On Thu, Oct 26, 2017 at 03:03:28PM +0000, Tony Putman wrote:
> 
> The way this differs from TLS_ECDHE_PSK is only in the generation of
> the premaster secret. Suppose the ECDHE keys are 'a' (private) and 'A'
> (public) from the server; and 'b' (private) and 'B' (public) from the
> client. Then the client and server form the premaster secret in a struct
> with the following information (where [x]Y represents multiplication of
> the point 'Y' by the scalar 'x'):
>     Client Premaster:   [b]A || [c_id]A || [b]S_id
>     Server Premaster:   [a]B || [a]C_id || [s_id]B
> 
> The first term provides PFS even if both client and server static
> private keys become known; the second term provides client
> authentication even if server keys are compromised; and the third term
> provides server authentication even if client keys are compromised.

So basically triple-DH.
 
> My questions to the list are:
> =============================
> 1. Has anything similar to this been proposed before (I found nothing)?

Triple-DH is defined in some protocols.

> 2. Can anyone see a problem with this formulation?

As with any new mode, it would require security analysis (which is not
exactly simple).

> The reason that I advocate this for IoT devices over signature schemes
> is that the code for ECDH will already have to be present if modern
> key agreement methods with PFS are to be used.
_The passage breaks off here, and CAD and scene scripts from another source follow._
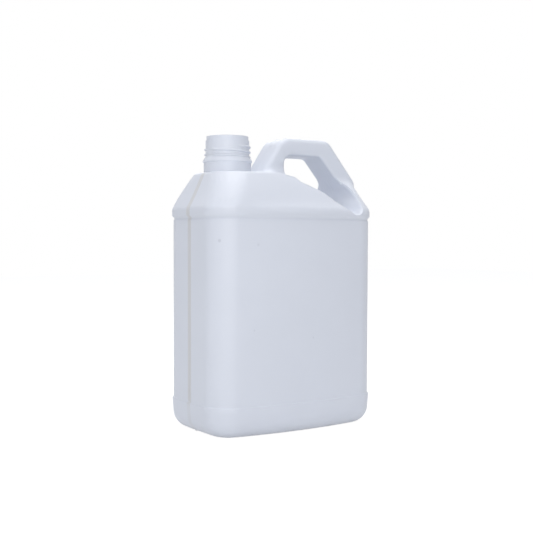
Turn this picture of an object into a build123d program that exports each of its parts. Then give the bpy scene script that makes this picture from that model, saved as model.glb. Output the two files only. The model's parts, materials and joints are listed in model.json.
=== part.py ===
"""A blow-moulded jug of about 2.5 litres with a screw neck and a hollow handle, in one piece.

The origin is at the centre of the base, +Z is up, the neck stands towards -X, the handle runs
towards +X and the front face looks along -Y. All sizes are in millimetres.
"""

from build123d import *
import os
from math import sqrt

os.makedirs("parts", exist_ok=True)

# Body, a rounded rectangle in plan whose four faces bow outwards a little
body_length = 156.8
body_depth = 98.2
corner_radius = 23.0
front_radius = 388.0
end_radius = 604.0
wall = 1.2

# Heights, each measured from the level below it
foot_height = 25.2
panel_height = 145.5
band_height = 8.3
shoulder_rise = 28.6
neck_rise = 29.2
grip_rise = 30.4

# The foot and the shoulder's band stand proud of the body, with a groove under the band
band_proud = 1.2
band_lip = 1.8
groove_depth = 0.5
groove_width = 1.6

# Foot: its draft in degrees, its edge, and the push-up in the base
foot_draft = 4.5
foot_edge = 14.0
base_rim = 19.0
base_rise = 2.5
base_draft = 35.0

# Shoulder: how far each side leans in from the band to the platform, and its roundings
neck_end_lean = 14.1
neck_end_radius = 24.0
neck_front_lean = 18.2
rear_end_lean = 5.5
rear_half_width = 10.0
rear_radius = 4.0
rear_foot_half_width = 31.0
rear_foot_radius = 20.0
shoulder_round = 7.0
platform_round = 4.0

# Handle
grip_width = 27.0
grip_depth = 14.6
grip_edge = 4.5
handle_blend = 8.0
hole_edge = 1.8

# Neck
neck_x = -43.5
land_radius = 17.6
bore_radius = 15.0
lip_radius = 16.9
lip_height = 3.4
bead_radius = 19.9
bead_drop = 20.6
bead_flat = 1.0
bead_slope = 3.8
bead_undercut = 0.5
skirt_radius = 19.1

# Levels and lengths that follow from those
groove_z = foot_height + panel_height
band_bottom = groove_z + groove_width / 2
band_top = groove_z + band_height
shoulder_middle = band_top + shoulder_rise * 0.46
platform_z = band_top + shoulder_rise
rim_z = platform_z + neck_rise
grip_top = platform_z + grip_rise
hole_top = grip_top - grip_depth
bead_z = rim_z - bead_drop
half_length = body_length / 2
half_depth = body_depth / 2
DIAGONAL = 1 - sqrt(0.5)


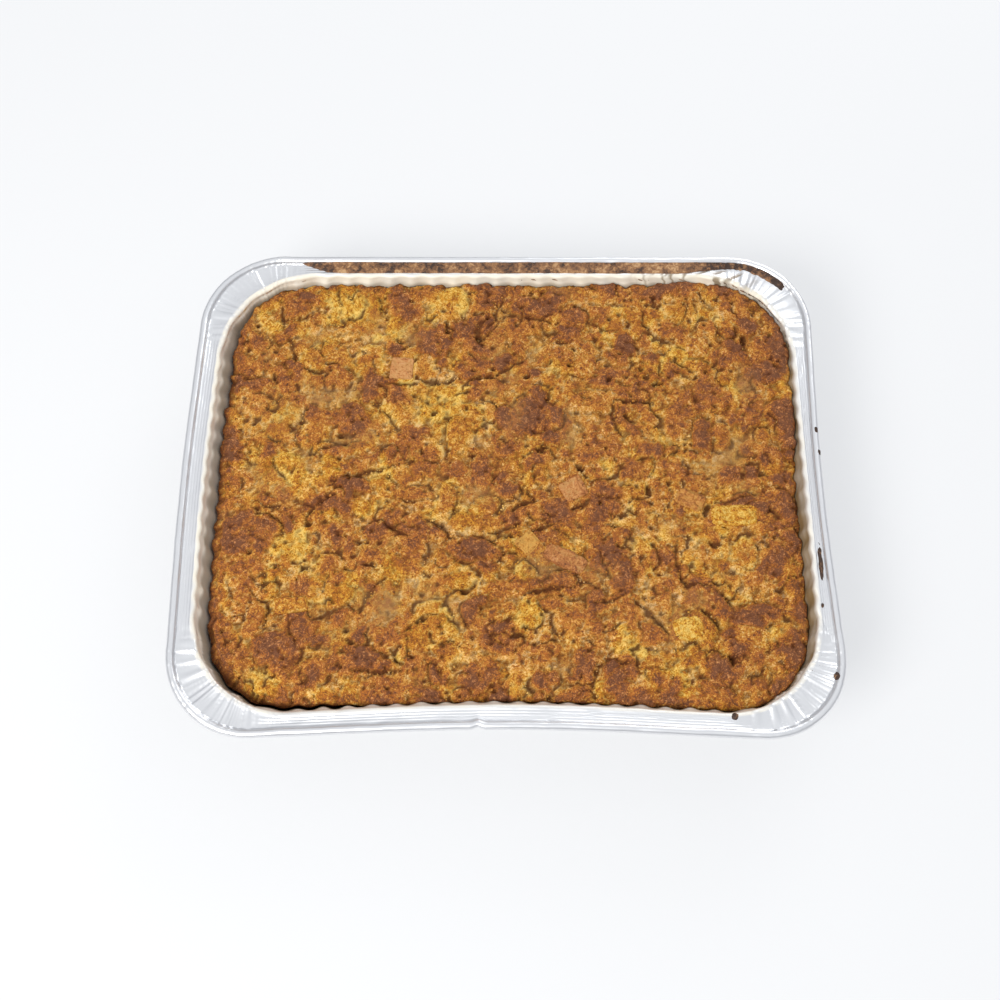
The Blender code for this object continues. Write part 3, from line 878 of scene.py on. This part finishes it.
dome = 1 - np.clip(np.abs(place_x) / 150, 0, 1) ** 3
dome = dome * (1 - np.clip(np.abs(place_y) / 120, 0, 1) ** 3)
base = EDGE_Z + 1.7 * dome + crust_noise(45.0, 3) * 1.6
base = base + np.maximum(1.4 * blend(80.0, 112.0, place_y), swell * blend(0.6, 1.0, ringness))
fields = {"base": base, "height": base - 1.2, "baked": base * 0 + 0.44,
          "yellow": 0.3 + 0.9 * crust_noise(15.0, 29),
          "custard": 0.6 * blend(0.0, 0.2, crust_noise(13.0, 27)), "hollow": base * 0}
fields = {name: values.ravel() for name, values in fields.items()}
flat_x, flat_y = place_x.ravel(), place_y.ravel()
small = [piece for piece in BREAD if min(piece[3:5]) <= 15]
for pieces, seed in ((random_bread(620, 12.0, 27.0, 21), 21), (small, 23),
                     (random_bread(420, 6.0, 12.0, 24), 24)):
    fields = pile_bread(flat_x, flat_y, pieces, seed, fields)
fields = tint_bread(flat_x, flat_y, BREAD, 22, fields, 0.45)
fields = {name: values.reshape(crust_x.shape) for name, values in fields.items()}
print("bread heights in mm:", fields["height"].min().round(1), fields["height"].max().round(1))

# %% [markdown]
# ## The crust, 3: ribbons, cracks and holes
#
# Some crusts lie as long curved ribbons, with a crack running beside them. Each is a short curve,
# and what matters is every point's distance from it: a ribbon is a round ridge and a crack is a
# narrow bell-shaped cut. A hole is a smooth step down inside an oval. All three lower or raise the
# same height, and cracks and holes are painted dark, as painted shade in their depths.

# %% Curves across the crust
RIBBONS = [  # start, middle, end, half-width, rise
    ((-103, 7), (-75, 14), (-44, 18), 2.6, 1.3), ((-50, -83), (-25, -90), (8, -86), 3.0, 1.1),
    ((8, -86), (28, -89), (46, -84), 2.6, 0.9), ((-36, -58), (-3, -57), (44, -49), 3.2, 1.2),
    ((-30, -35), (-19, -43), (-2, -48), 1.8, 1.4), ((-92, 71), (-84, 63), (-77, 57), 2.2, 1.2),
    ((88, 8), (94, -1), (101, -3), 1.6, 1.4), ((118, 24), (126, 33), (134, 37), 2.0, 1.0),
]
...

So this solution uses
> fewer resources than ECDHE together with a signature scheme in terms of
> code space and RAM, and improves execution speed (I believe ECDH is about
> twice as fast as equivalent signature generation/checking). Also, fewer
> messages are needed and the messages are smaller (even if using raw keys).
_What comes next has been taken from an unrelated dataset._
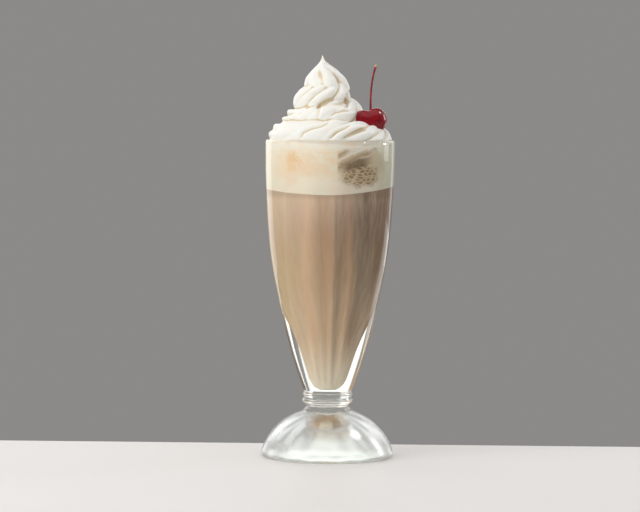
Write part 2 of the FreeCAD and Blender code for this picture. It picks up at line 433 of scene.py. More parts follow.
@dataclass(frozen=True)
class RootBeer:
    """Root beer made milky by melted ice cream: brown, paler at the bottom, pinker at the top, with painted
    light on the left, painted shade on the right and painted bands of light and shade where the flutes
    refract.
    """

    brown: str = "#e5c09b"
    pink: str = "#eacab2"
    pale: str = "#f4e8d2"
    # Painted light low on the left, painted shade on the right, and a painted lit edge
    painted_light_yellow: str = "#e9cf9c"
    shade: str = "#8b7058"
    lit: str = "#cfc2a6"
    # Place along X and brightness of the broad upright bands of painted light and shade that the flutes'
    # refraction makes in the drink
    painted_bands: tuple[Pair, ...] = (
        (-36, 0.95), (-26, 0.88), (-20, 0.82), (-14.5, 1.0), (-8.5, 0.79), (-4.5, 0.77), (0.5, 0.8),
        (2.2, 0.76), (3.8, 0.5), (6.0, 0.48), (9.0, 0.66), (12.0, 0.84), (14.5, 0.62), (18.5, 0.42),
        (22.0, 0.5), (27.0, 0.74), (36.0, 0.9))
    bands_end: float = 42.0
    # How far the bands sway, and how much closer they lie in the narrow bottom of the bowl
    sway: float = 3.5
    narrowing: float = 1.1
    # Along X for each millimetre up: how the lit edge on the right follows the bowl
    edge_slope: float = 0.32

    def banded(self, nodes: Nodes, colour: Socket, across: Socket, height: Socket) -> Socket:
        """Adds the upright bands of painted light and shade, which draw together as the bowl narrows, and
        the painted lit edge.

        Args:
            nodes: The tree.
            colour: The colour so far.
            across: X.
            height: Z.

        Returns:
            The colour with the bands.
        """
        sway = nodes.add("SUBTRACT", nodes.add("TexNoise", nodes.place, None, scale(16)), 0.5)
        sway = nodes.add("MULTIPLY", sway, self.sway)
        closer = nodes.add("MULTIPLY", nodes.where((height, 122, 50)), self.narrowing)
        closer = nodes.add("ADD", closer, 1.0)
        place = nodes.add("ADD", nodes.add("MULTIPLY", across, closer), sway)
        painted_band = nodes.ramp(place, -self.bands_end, self.bands_end, self.painted_bands)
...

I think the gap between the two in speed is smaller than that. The
dominant factor in signing is fixed-base scalarmult and in verification
double scalarmult (which can be optimized). Whereas with ECDH, it is
fixed-base scalarmult and variable-base scalarmult.

> Lastly, I have had a look at extending this to TLS 1.3 and it seems
> pretty straightforward; however, there is no urgency and I feel we can
> defer that to after the TLS 1.3 draft has been approved.

I don't think this is straightforward to extend to TLS 1.3. There
has been proposal which had mode similar to this, but the TLS 1.3
key exchange looks pretty different from it.

Especially annoying would be that since TLS 1.3 is three-flight key
exchange, the client authentication can not affect traffic keys. So
presumably the best thing that could be archived is mixing the DH
authentication terms into Finished messages.